A Pew study "in 2010" revealed a belief that "marriage was becoming obsolete" held by forty percent of Americans. 

The "academics" therefore conclude that "American society is in the midst of a fundamental social and demographic shift." One sociologist's conclusion is quoted, that this shift is "affecting everything from housing and health care to child rearing and churches." Workers' compensation, a billion dollar program that is a fundamental part of the modern working world in all fifty states was not mentioned. 

Unfortunately, despite its broad influence on the lives of so many, workers' compensation is often overlooked by the academics.

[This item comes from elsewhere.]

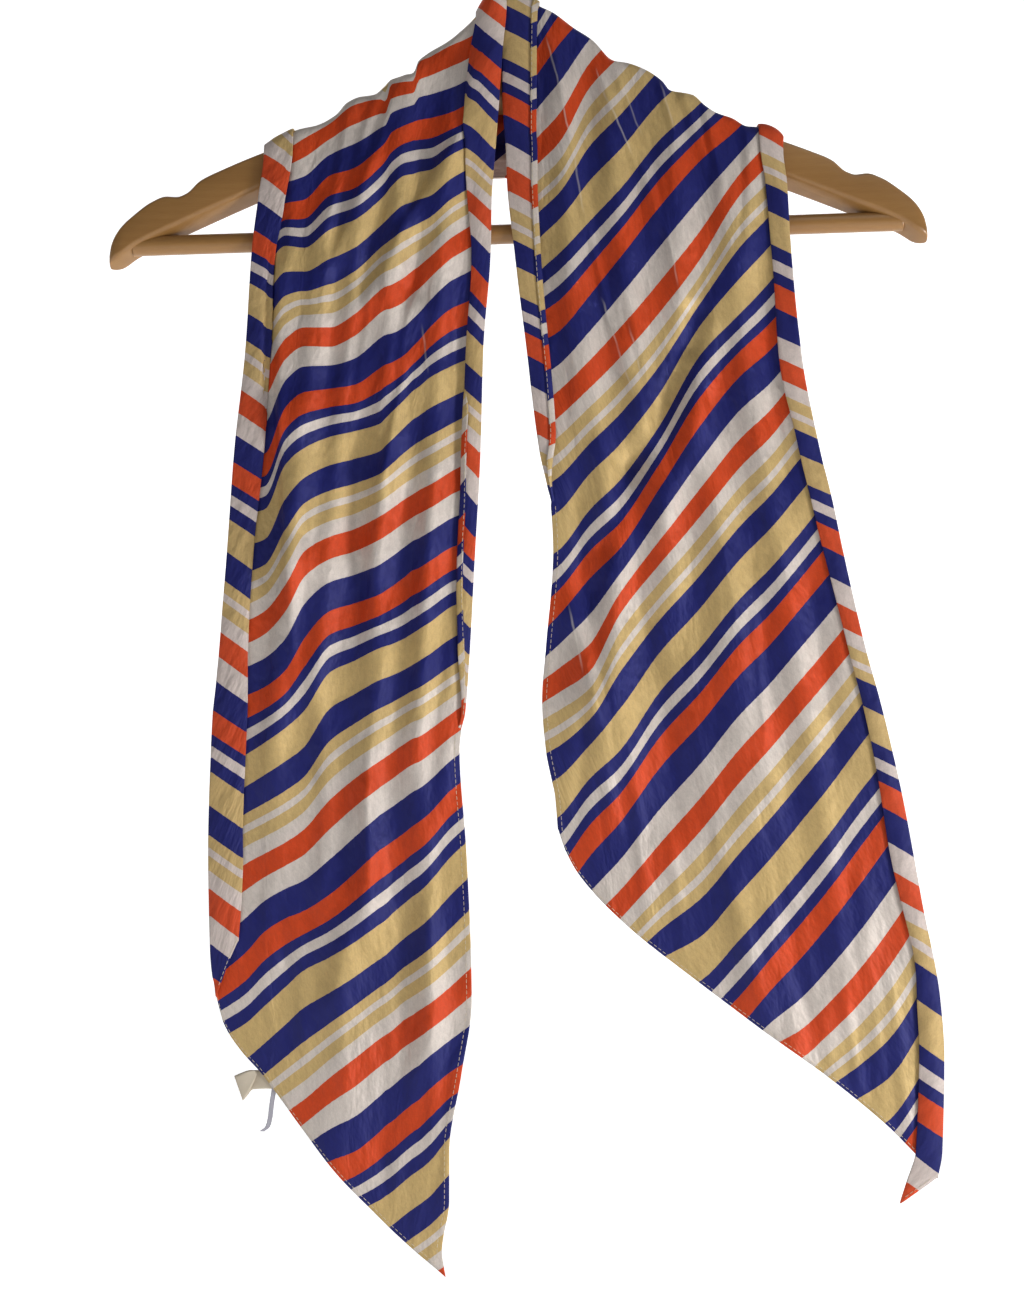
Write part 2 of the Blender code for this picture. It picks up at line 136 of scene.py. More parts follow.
print("curve check", along(table("a b", (0, 0), (1, 1), (2, 4)), "a", "b", [0.5, 1.5]))

# %% [markdown]
# ## One grid, one mesh
#
# Every surface here is a grid of points worked out with numpy. The grid could be turned into
# faces one by one, but whole arrays are quicker and easier to read: neighbouring rows and columns
# of an index array are the corners of the quads. A grid may close on itself across, along, or at
# its ends.

# %% Grid to mesh
def link(obj):
    bpy.context.scene.collection.objects.link(obj)
    return obj


def grid_object(name, points, finishes, ring=False, caps=False):
    """A mesh of quads over a grid of points in millimetres, rows down and columns to the right.

    With ring, the last column joins the first. With caps, the first and last rows are closed.
    """
    rows, columns = points.shape[:2]
    index = np.arange(rows * columns).reshape(rows, columns)
    if ring:
        index = np.concatenate([index, index[:, :1]], axis=1)
    quads = np.stack([index[:-1, :-1], index[1:, :-1], index[1:, 1:], index[:-1, 1:]], axis=-1)
    faces = quads.reshape(-1, 4).tolist()
    if caps:
        faces += [index[0, :columns].tolist(), index[-1, :columns][::-1].tolist()]
    mesh = bpy.data.meshes.new(name)
    mesh.from_pydata((points.reshape(-1, 3) * MM).tolist(), [], faces)
    mesh.shade_smooth()
    for finish in finishes:
        mesh.materials.append(finish)
    return link(bpy.data.objects.new(name, mesh))


def give_uv(obj, flat):
    """A UV map in metres from a grid of flat-cloth places in millimetres."""
    corner_vertex = np.empty(len(obj.data.loops), np.int32)
    obj.data.loops.foreach_get("vertex_index", corner_vertex)
    layer = obj.data.uv_layers.new(name="flat_cloth")
    places = flat.reshape(-1, 2)[corner_vertex] * MM
    layer.data.foreach_set("uv", places.astype(np.float32).ravel())


def give_value(obj, name, values):
    """A number at each vertex, for a material to read."""
    layer = obj.data.attributes.new(name, "FLOAT", "POINT")
    layer.data.foreach_set("value", values.astype(np.float32).ravel())


print("grid tools ready")

# %% [markdown]
# ## How the hanger leans
#
# The board hangs with its foot a little forward and its right end a little high. Everything that
# lies on it follows the plane through its middle, so the plane is one short formula.

# %% Hanger pose and sizes
LEAN = math.radians(7.0)
SWING = math.radians(1.9)
POSE = np.array(Euler((-LEAN, -SWING, 0.0), "XYZ").to_matrix())
BOARD_HALF = 7.0
BOARD_ROUNDING = 2.4
FOOT_SLANT = 4.8
BAR_RADIUS = 5.3
BAR_DROP = 196.8
BAR_HALF_LENGTH = 209.0
WIRE_RADIUS = 1.8
HOOK_INNER_RADIUS = 19.0
HOOK_SEAT_DEPTH = 17.0
SHOULDER_DROP = 110.0

BOARD_TOP = table(
    "out drop",
    (0, 75.5), (12, 76.5), (24, 85), (53.5, 108), (88.5, 129.5), (114, 140.5), (139, 149),
    (159, 157),
    (171.5, 163), (178.5, 169.5), (184, 171.5), (190, 171), (198, 174), (207, 180.5), (215, 188),
    (220, 196), (221.5, 202),
)
BOARD_FOOT = table(
    "out drop",
    (0, 122), (25, 125), (53, 133), (88, 147), (140, 168), (183, 186.5), (207, 197.5), (216, 203.5),
    (221.5, 205.5),
)


def board_plane_y(x, drop):
    """Depth of the board's middle plane at a place on the front view."""
    return math.tan(LEAN) * (-drop * math.cos(SWING) - x * math.sin(SWING))


def board_top_drop(x):
    """Drop of the board's upper edge below the origin, after its lean and swing."""
    from_middle = x - math.sin(SWING) * SHOULDER_DROP
    own = along(BOARD_TOP, "out", "drop", np.abs(from_middle)) * math.cos(LEAN)
    return own * math.cos(SWING) - from_middle * math.sin(SWING)


def posed(points):
    """Turns points from the hanger's own frame into the shared one."""
    return points @ POSE.T


print("board plane at the bar", round(float(board_plane_y(0.0, BAR_DROP)), 1), "mm")

# %% [markdown]
# ## The cloth's outline
#
# The ends hang from a ridge along the shoulders to a slanted cut. The tables below give the ridge,
# both side folds, the width of the strip that each fold turns to the front, and the cut. The side
# folds and cuts are the solid model's own, so the fine cloth lies on its form. Only at the neck
# does the right end's inner edge run up to 3.5 millimetres further in, where the left fold covers
# it. The ridge and the strips follow the photograph more finely than the solids do.
#
# A hem lies over its strip (1) or under it (-1). A fold turns to the front (1) or, as a narrow
# plain edge, slightly behind (below 0). A puff is how far a strip bulges, in millimetres.

# %% Outline tables
LAP_RADIUS = 8.8
LAP_SQUARENESS = 0.5
RIDGE_CLEARANCE = 2.8
HANG_DROP = 188.0
HANG_EASE = 12.0

RIDGE = table(
    "x drop",
    (-132, 149), (-120, 142.5), (-114, 138.4), (-102, 135.2), (-92, 129.2), (-86.7, 123.2),
    (-80, 119.7), (-71.4, 118.2), (-66, 113.8), (-62.7, 109.9), (-56, 107.9), (-50, 106.6),
    (-48, 100), (-42.7, 95.1), (-31.6, 88.2), (-23, 80.9), (-16.5, 74.3), (-11, 66.6),
    (-4, 59), (3, 57), (9, 59.5), (15.2, 66.5), (25.8, 72), (36.3, 80.2), (47, 87.5), (58.5, 99.2),
    (66, 100.5), (76, 104.4), (85, 110.8), (89.2, 116), (95.5, 117.4), (101.6, 118.6),
    (108, 124.5), (114.4, 128.7), (123, 131.8), (131, 136.5), (137, 136.8), (143, 138.7),
    (150, 143.5), (152, 149),
)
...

In a state that recognizes "common law marriage" perhaps those without a formal marriage certificate might be recognized as "spouses" in the event of a workplace death. Or, perhaps with the absence of some formality of a marriage, there would not be entitlement to death benefits for that nonetheless dependent person left behind?

As the attitudes towards marriage shift, should the entitlement to workers' compensation death benefits change? Is the spirit of the law to support that dependent left behind, or is the intent more specific and focused only on such a dependent with the legal standing of a "spouse?" If the entitlement criteria were changed to something short of formal legal marriage, would the benefit cessation criteria, the "surviving spouse's remarriage" language, also change to recognize that something short of of formal legal remarriage would later alter entitlement?

Our world seems to be constantly changing. Hericlitus is credited with the quote "change is the only constant." Every generation seems to lament the change, and reflect on the "good old days."  Is it a conscious legislative decision to cling statutorily to "spouse" or is this merely something that has yet to be noticed in the context of a shifting attitude towards marriage?